**Short exercise**
Your task is to repeat only the lines from the one with "rivet_holes = make_rivets(nickel, parts, cutters)" through the one with "obj.parent = empty", exactly as they stand, both ends included.

**Data lines**

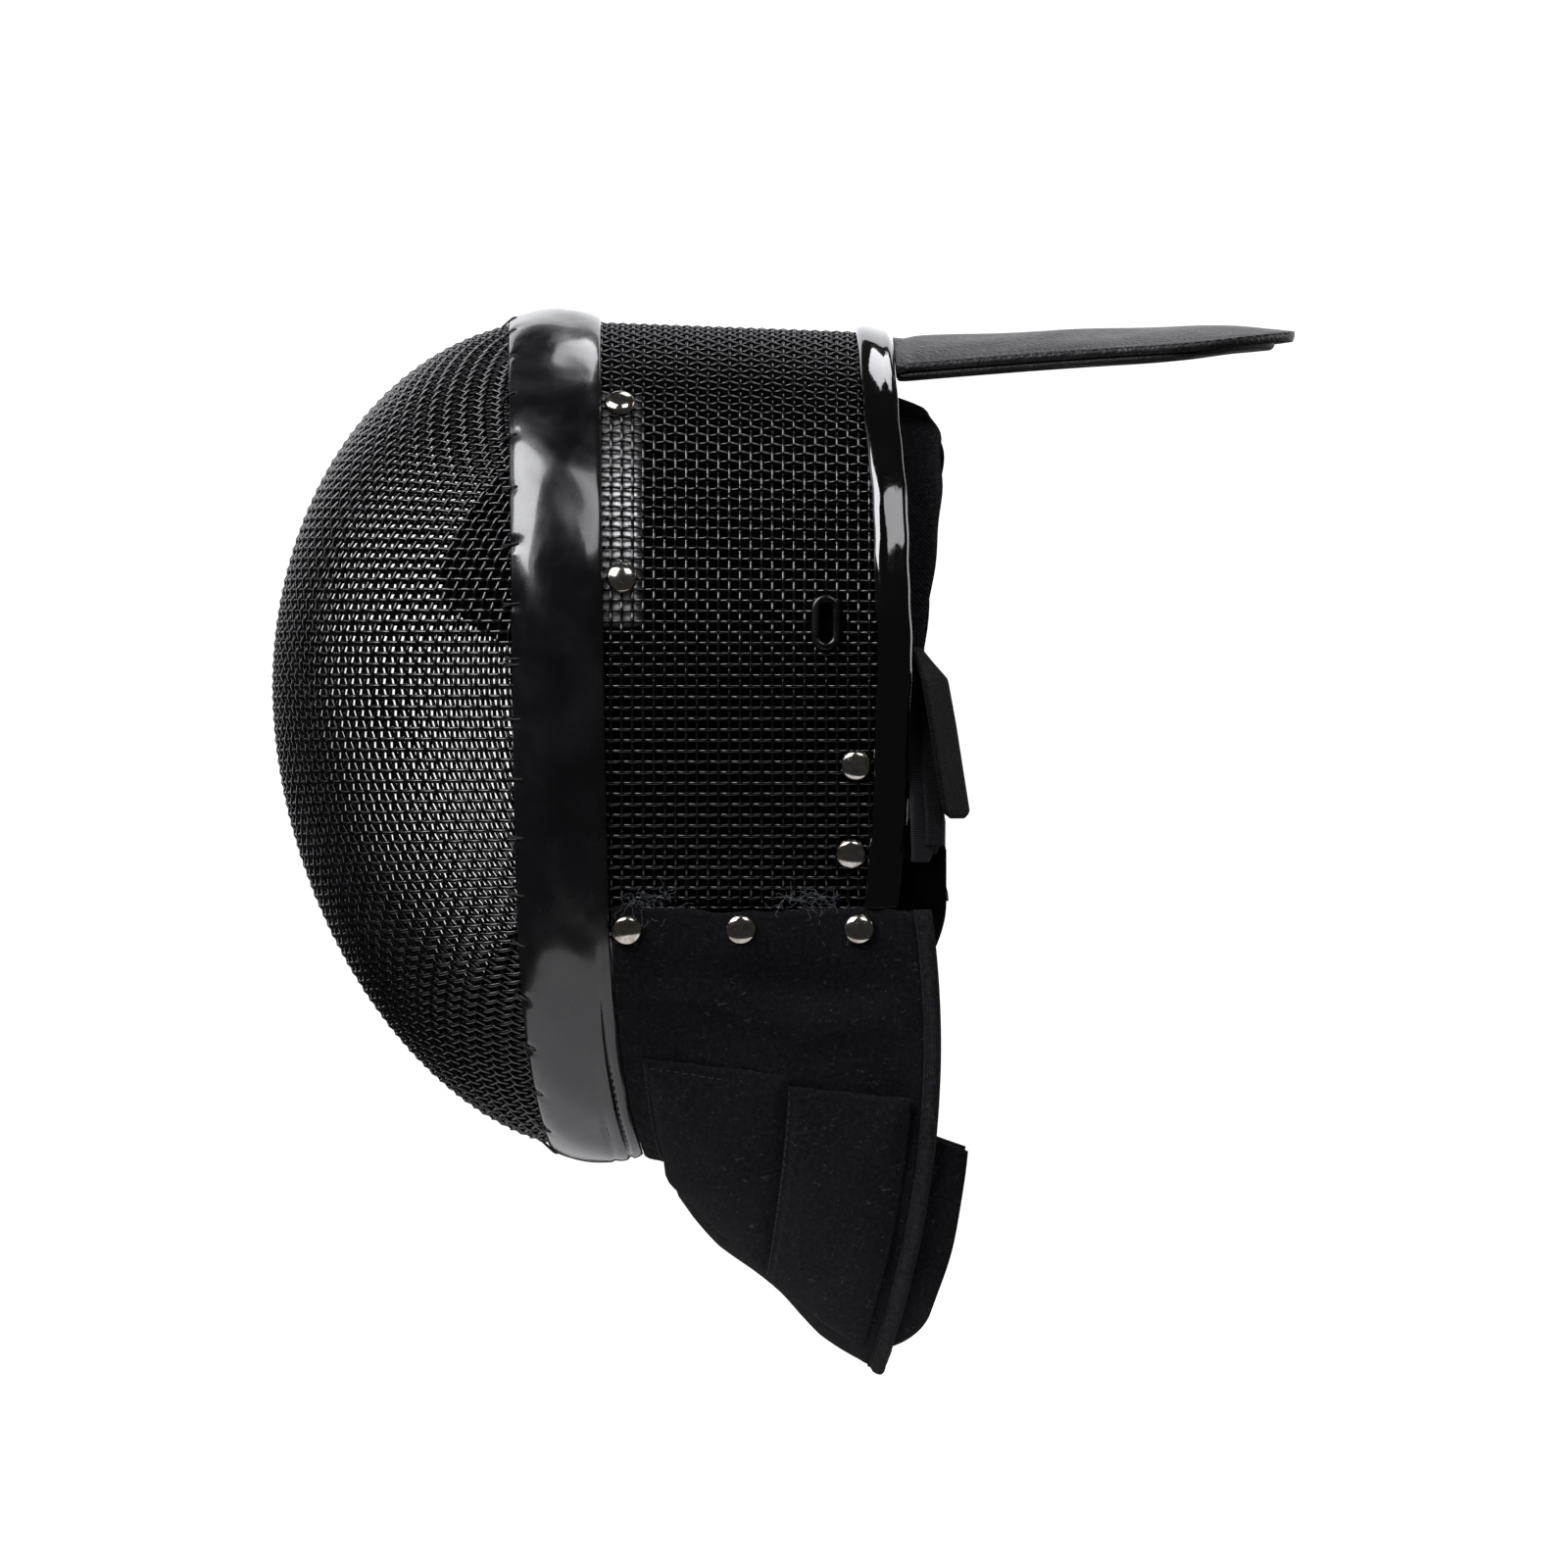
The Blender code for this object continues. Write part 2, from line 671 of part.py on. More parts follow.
def placed(point, out, along=Vector((0.0, 0.0, 1.0))):
    """A matrix at a point whose Z runs along out, and whose X is as near as it can be to along."""
    z = out.normalized()
    y = z.cross(along).normalized()
    x = y.cross(z)
    matrix = Matrix((x, y, z)).transposed().to_4x4()
    matrix.translation = point
    return matrix


def mesh_rivet(name, y, z, layer):
    """(name, seat, outward direction, shank) of a rivet through the side mesh and a piece inside it."""
    angle = angle_at(z)
    seat = side_point(angle, y, -HALF_WALL - GAP)
    return name, seat, arch_normal(angle), HALF_WALL + GAP + layer


def rivet_places():
    """(name, seat, outward direction, shank) of each rivet on the left."""
    places = []
    for name, share in PLATE_RIVET_SHARES:
        z = CENTRE_Z + PLATE_RISE - PLATE_LENGTH * share
        y = RING_Y + ring_shift(z) + FRONT_TRIM_WIDTH / 2 + PLATE_RIVET_INSET
        places.append(mesh_rivet(name, y, z, PLATE_LAYER + PLATE_THICK / 2))
    for name, share in ANCHOR_RIVET_SHARES:
        z = TAB_TOP_Z - TAB_HEIGHT * share
        places.append(mesh_rivet(name, lip_y(z) - ANCHOR_RIVET_INSET, z, TAB_LAYER + TAB_THICK / 2))
    z = BIB_TOP_Z - BIB_RIVET_DROP
    edge = ring_line(0.0, 0.0).y
    front = edge + BIB_RIVET_FRONT
    rear = lip_y(z) - BIB_RIVET_REAR
    for name, share in BIB_RIVET_SHARES:
        along = (front + (rear - front) * share - edge) / BIB_LENGTH
        down = down_at(along, z)
        seat = bib_point(along, down, BIB_THICK / 2 + GAP)
        inner = side_point(angle_at(seat.z), seat.y, HALF_WALL + GAP)
        places.append((name, seat, bib_normal(along, down), (seat - inner).length + PLATE_THICK / 2))
    return places


def make_rivets(look, parts, cutters):
    """Seven rivets a side, and one cutter with all their clearance holes."""
    holes = bmesh.new()
    hole_radius = (RIVET_SHANK + GAP) / math.cos(math.pi / HOLE_SIDES)
    for name, seat, out, shank in rivet_places():
        for side, sign in (("left", 1.0), ("right", -1.0)):
            flip = Vector((sign, 1.0, 1.0))
            matrix = placed(seat * flip, out * flip)
            obj = bpy.data.objects.new(f"rivet_{name}_{side}", rivet_mesh(name, shank))
            parts.objects.link(obj)
            obj.data.materials.append(look)
            obj.matrix_world = matrix
            turn = obj.modifiers.new("turn", "SCREW")
            turn.axis = "Z"
            turn.steps = RIVET_SIDES
            turn.render_steps = RIVET_SIDES
            turn.use_merge_vertices = True
            turn.merge_threshold = 0.00001
            turn.use_smooth_shade = True
            bmesh.ops.create_cone(
                holes,
                cap_ends=True,
                segments=HOLE_SIDES,
                radius1=hole_radius,
                radius2=hole_radius,
                depth=2 * (shank + RIVET_DOME),
                matrix=matrix,
            )
    mesh = bpy.data.meshes.new("rivet_holes")
    bmesh.ops.recalc_face_normals(holes, faces=holes.faces)
    holes.to_mesh(mesh)
    holes.free()
    return add_cutter("rivet_holes", mesh, cutters)


def add_cutter(name, mesh, cutters):
    obj = bpy.data.objects.new(name, mesh)
    cutters.objects.link(obj)
    obj.hide_render = True
    obj.display_type = "WIRE"
    return obj


def oblong(length, width, height, matrix):
    """A loop of points with straight sides and round ends, at a height over a placed plane."""
    radius = width / 2
    straight = length / 2 - radius
    loop = []
    for end in (1.0, -1.0):
        for turn in steps(-math.pi / 2, math.pi / 2, 6):
            x = end * (straight + radius * math.cos(turn))
            loop.append(matrix @ Vector((x, end * radius * math.sin(turn), height)))
    return loop


def make_grommets(look, parts, cutters):
    """The oblong grommet in each side, and the cutter for its hole in the mesh."""
    z = CENTRE_Z + GROMMET_LENGTH * 0.6
    angle = angle_at(z)
    y = lip_y(z) - GROMMET_LENGTH * 0.9
    solids = []
    for side, sign in (("left", 1.0), ("right", -1.0)):
        flip = Vector((sign, 1.0, 1.0))
        seat = side_point(angle, y, -HALF_WALL - GAP)
        matrix = placed(seat * flip, arch_normal(angle) * flip)
        border = GROMMET_WIDTH - GROMMET_SLOT
        sleeve = GROMMET_SLOT + 2 * GROMMET_SLEEVE
        foot = -(WIRE_WALL + 2 * GAP)
        rings = (
            (GROMMET_LENGTH, 0.0),
            (GROMMET_LENGTH, GROMMET_RIM * 0.6),
            (GROMMET_LENGTH - GROMMET_RIM, GROMMET_RIM),
            (GROMMET_LENGTH - border + 0.4 * GROMMET_RIM, GROMMET_RIM),
            (GROMMET_LENGTH - border, GROMMET_RIM * 0.7),
            (GROMMET_LENGTH - border, foot),
            (GROMMET_LENGTH - border + 2 * GROMMET_SLEEVE, foot),
            (GROMMET_LENGTH - border + 2 * GROMMET_SLEEVE, 0.0),
        )
        thinner = GROMMET_LENGTH - GROMMET_WIDTH
        sections = [oblong(length, length - thinner, height, matrix) for length, height in rings]
        loft(f"slot_grommet_{side}", sections, look, parts, closed=True)
        width = sleeve + 2 * GAP
        solids.append([oblong(width + thinner, width, h, matrix) for h in (3 * foot, -3 * foot)])
    bm = bmesh.new()
    for near, far in solids:
        a = [bm.verts.new(p) for p in near]
        b = [bm.verts.new(p) for p in far]
        for i in range(len(a)):
            j = (i + 1) % len(a)
            bm.faces.new((a[i], a[j], b[j], b[i]))
        bm.faces.new(a)
        bm.faces.new(b)
    bmesh.ops.recalc_face_normals(bm, faces=bm.faces)
    mesh = bpy.data.meshes.new("slot_holes")
    bm.to_mesh(mesh)
    bm.free()
    return add_cutter("slot_holes", mesh, cutters)


def ribbon(name, stations, width, thickness, look, parts):
    """A strap through stations of (middle, direction of its width)."""
    rows = []
    for middle, across in stations:
        reach = across.normalized() * width / 2
        rows.append([middle - reach, middle, middle + reach])
    return shell(name, rows, thickness, look, parts)


def make_tabs(look, parts):
    """The webbing tab inside each side that the harness is sewn to."""
    rows = []
    for z in steps(TAB_TOP_Z, TAB_TOP_Z - TAB_HEIGHT, 3):
        rear = lip_y(z) + REAR_TRIM_WIDTH
        rows.append([side_point(angle_at(z), y, TAB_LAYER) for y in steps(rear - TAB_LENGTH, rear, 2)])
    left = shell("anchor_tab_left", rows, TAB_THICK, look, parts)
    right = shell("anchor_tab_right", flipped(rows), TAB_THICK, look, parts)
    return [left, right]


def tab_inside(z, y, thickness):
    """Middle of a strap sewn inside the tab."""
    return side_point(angle_at(z), y, TAB_LAYER + TAB_THICK / 2 + GAP + thickness / 2)


def crown_strap_turn(z):
    """The angle at which the crown strap is at this height."""
    rise = -CROWN_STRAP_TOP - CROWN_STRAP_FOOT_Z
    return math.acos(max(0.0, min(1.0, (z - CROWN_STRAP_FOOT_Z) / rise)))


def crown_strap_station(turn):
    """(middle, width direction) of the strap over the back of the head, at an angle from its top."""
    rise = -CROWN_STRAP_TOP - CROWN_STRAP_FOOT_Z
    rear = lip_y(CENTRE_Z) + REAR_TRIM_WIDTH * 0.90
    share = abs(turn) / (math.pi / 2)
    x = CROWN_STRAP_HALF_WIDTH * math.sin(turn)
    y = rear - CROWN_STRAP_SWEEP * share**2
    middle = Vector((x, y, CROWN_STRAP_FOOT_Z + rise * math.cos(turn)))
    return middle, Vector((0.0, 1.0, -CROWN_STRAP_TILT * (1.0 - share)))


def back_strap_middle(turn):
    """The middle of the elastic that sags behind the opening, at an angle from its middle."""
    side_z = TAB_TOP_Z - TAB_HEIGHT * BACK_STRAP_PLACE
    depth = TAB_LAYER + TAB_THICK / 2 + 4 * GAP + STRAP_THICK * 2
    start = side_point(angle_at(side_z), lip_y(side_z) + REAR_TRIM_WIDTH * 0.75, depth)
    bow = max(0.0, math.cos(turn)) ** 0.8
    sag = BACK_STRAP_SAG * math.cos(turn)
    return Vector((start.x * math.sin(turn), start.y + BACK_STRAP_REACH * bow, start.z - sag))


def make_slider(look, parts):
    """A plastic ring round the back strap."""
    turn = math.asin(SLIDER_PLACE)
    middle = back_strap_middle(turn)
    along = back_strap_middle(turn + 0.05) - back_strap_middle(turn - 0.05)
    matrix = placed(middle, along)
    inner = (STRAP_WIDTH / 2 + 2 * GAP, STRAP_THICK / 2 + 3 * GAP)
    outer = (inner[0] + SLIDER_RIM, inner[1] + SLIDER_RIM / 2)
    sections = []
    for (up, side), end in ((outer, -1), (outer, 1), (inner, 1), (inner, -1)):
        corners = ((up, side), (-up, side), (-up, -side), (up, -side))
        sections.append([matrix @ Vector((x, y, end * SLIDER_DEPTH / 2)) for x, y in corners])
    loft("strap_slider", sections, look, parts, closed=True)


def make_harness(strap_look, elastic_look, hook_look, slider_look, parts):
    end_z = TAB_TOP_Z - TAB_HEIGHT * CROWN_STRAP_PLACE
    rear = lip_y(end_z) + REAR_TRIM_WIDTH * CROWN_STRAP_INSET
    foot = (tab_inside(end_z, rear, STRAP_THICK), Vector((0.0, 1.0, 0.0)))
    stations = [foot] + [crown_strap_station(turn) for turn in steps(math.pi / 2, -math.pi / 2, 20)]
    stations.append((Vector((-foot[0].x, foot[0].y, foot[0].z)), foot[1]))
    ribbon("crown_strap", stations, STRAP_WIDTH, STRAP_THICK, strap_look, parts)

    turns = steps(-math.pi / 2, math.pi / 2, 16)
    stations = [(back_strap_middle(turn), Vector((0.0, 0.0, 1.0))) for turn in turns]
    ribbon("back_strap", stations, STRAP_WIDTH, STRAP_THICK, elastic_look, parts)
    make_slider(slider_look, parts)

    stations = []
    start, _ = crown_strap_station(STRAP_END_START)
    lift = STRAP_THICK / 2 + STRAP_END_THICK / 2 + 2 * GAP
    for share in steps(0.0, 1.0, 8):
        z = start.z - STRAP_END_LENGTH * share
        x = crown_strap_station(crown_strap_turn(z))[0].x + lift + STRAP_END_OUT * share
        y = start.y + STRAP_WIDTH * STRAP_END_OFFSET + STRAP_END_BACK * share
        turned = max(0.0, share - STRAP_END_FLAT) / (1.0 - STRAP_END_FLAT)
        twist = math.radians(STRAP_END_TWIST) * turned**1.5
        stations.append((Vector((x, y, z)), Vector((-math.sin(twist), math.cos(twist), 0.0))))
    ribbon("strap_end", stations, STRAP_END_WIDTH, STRAP_END_THICK, hook_look, parts)


def main():
    clear_scene()
    parts = new_collection("Fencing mask")
    cutters = new_collection("Cutters")
    wire = material("black wire mesh", (0.035, 0.035, 0.036), 0.42, 0.5)
    vinyl = material("black vinyl", (0.02, 0.02, 0.021), 0.28)
    channel = material("glossy black channel", (0.012, 0.012, 0.013), 0.12)
    leather = material("black leather", (0.03, 0.03, 0.032), 0.5)
    lining = material("tongue lining", (0.05, 0.048, 0.047), 0.8)
    canvas = material("black canvas", (0.022, 0.022, 0.025), 0.9)
    tape = material("binding tape", (0.018, 0.018, 0.02), 0.85)
    quilt = material("quilted cloth", (0.02, 0.02, 0.023), 0.9)
    padding = material("black padding", (0.015, 0.015, 0.016), 0.95)
    nickel = material("nickel", (0.62, 0.58, 0.53), 0.2, 1.0)
    steel = material("brushed steel", (0.6, 0.6, 0.6), 0.35, 1.0)
    plastic = material("black plastic", (0.02, 0.02, 0.02), 0.35)
    webbing = material("black webbing", (0.02, 0.02, 0.022), 0.85)
    elastic = material("black elastic", (0.028, 0.028, 0.03), 0.8)
    hook = material("hook tape", (0.018, 0.018, 0.02), 0.95)
    grey = material("grey plastic", (0.25, 0.25, 0.26), 0.4)

    rivet_holes = make_rivets(nickel, parts, cutters)
    slot_holes = make_grommets(plastic, parts, cutters)
    make_front_mesh(wire, parts)
    side = make_side_mesh(wire, parts)
    cut(side, rivet_holes)
    cut(side, slot_holes)
    make_front_trim(vinyl, parts)
    make_rear_trim(channel, parts)
    make_liner(padding, parts)
    for plate in make_plates(steel, parts):
        cut(plate, rivet_holes)
    make_pads(padding, parts)
    cut(make_bib(canvas, tape, parts), rivet_holes)
    make_overlays(quilt, parts)
    make_inner_bib(canvas, parts)
    make_tongue(leather, lining, parts)
    for tab in make_tabs(webbing, parts):
        cut(tab, rivet_holes)
    make_harness(webbing, elastic, hook, grey, parts)


main()
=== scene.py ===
"""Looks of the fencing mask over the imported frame: wire, trims, leather, canvas, padding and harness."""

import math
import random

import bmesh
import bpy
import numpy as np
from mathutils import Matrix, Vector
from mathutils.bvhtree import BVHTree


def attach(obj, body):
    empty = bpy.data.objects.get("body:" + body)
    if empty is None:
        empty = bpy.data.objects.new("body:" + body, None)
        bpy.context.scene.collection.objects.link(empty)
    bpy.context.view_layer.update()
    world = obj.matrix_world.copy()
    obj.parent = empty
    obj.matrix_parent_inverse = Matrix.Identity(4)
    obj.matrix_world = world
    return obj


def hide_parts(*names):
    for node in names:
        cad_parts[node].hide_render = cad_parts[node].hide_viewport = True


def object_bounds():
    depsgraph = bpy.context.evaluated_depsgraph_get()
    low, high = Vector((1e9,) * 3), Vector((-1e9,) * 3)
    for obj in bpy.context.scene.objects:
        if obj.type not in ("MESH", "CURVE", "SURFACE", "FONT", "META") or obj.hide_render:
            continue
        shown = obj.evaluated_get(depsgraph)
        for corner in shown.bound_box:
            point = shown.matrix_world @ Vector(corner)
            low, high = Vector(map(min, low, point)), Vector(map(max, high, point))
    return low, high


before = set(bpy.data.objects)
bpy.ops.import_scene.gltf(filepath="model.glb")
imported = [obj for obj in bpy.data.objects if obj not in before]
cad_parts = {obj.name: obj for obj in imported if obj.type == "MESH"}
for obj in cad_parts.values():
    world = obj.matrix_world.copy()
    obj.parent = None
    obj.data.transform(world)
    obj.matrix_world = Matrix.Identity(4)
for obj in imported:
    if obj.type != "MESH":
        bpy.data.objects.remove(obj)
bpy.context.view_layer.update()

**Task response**
    rivet_holes = make_rivets(nickel, parts, cutters)
    slot_holes = make_grommets(plastic, parts, cutters)
    make_front_mesh(wire, parts)
    side = make_side_mesh(wire, parts)
    cut(side, rivet_holes)
    cut(side, slot_holes)
    make_front_trim(vinyl, parts)
    make_rear_trim(channel, parts)
    make_liner(padding, parts)
    for plate in make_plates(steel, parts):
        cut(plate, rivet_holes)
    make_pads(padding, parts)
    cut(make_bib(canvas, tape, parts), rivet_holes)
    make_overlays(quilt, parts)
    make_inner_bib(canvas, parts)
    make_tongue(leather, lining, parts)
    for tab in make_tabs(webbing, parts):
        cut(tab, rivet_holes)
    make_harness(webbing, elastic, hook, grey, parts)


main()
=== scene.py ===
"""Looks of the fencing mask over the imported frame: wire, trims, leather, canvas, padding and harness."""

import math
import random

import bmesh
import bpy
import numpy as np
from mathutils import Matrix, Vector
from mathutils.bvhtree import BVHTree


def attach(obj, body):
    empty = bpy.data.objects.get("body:" + body)
    if empty is None:
        empty = bpy.data.objects.new("body:" + body, None)
        bpy.context.scene.collection.objects.link(empty)
    bpy.context.view_layer.update()
    world = obj.matrix_world.copy()
    obj.parent = empty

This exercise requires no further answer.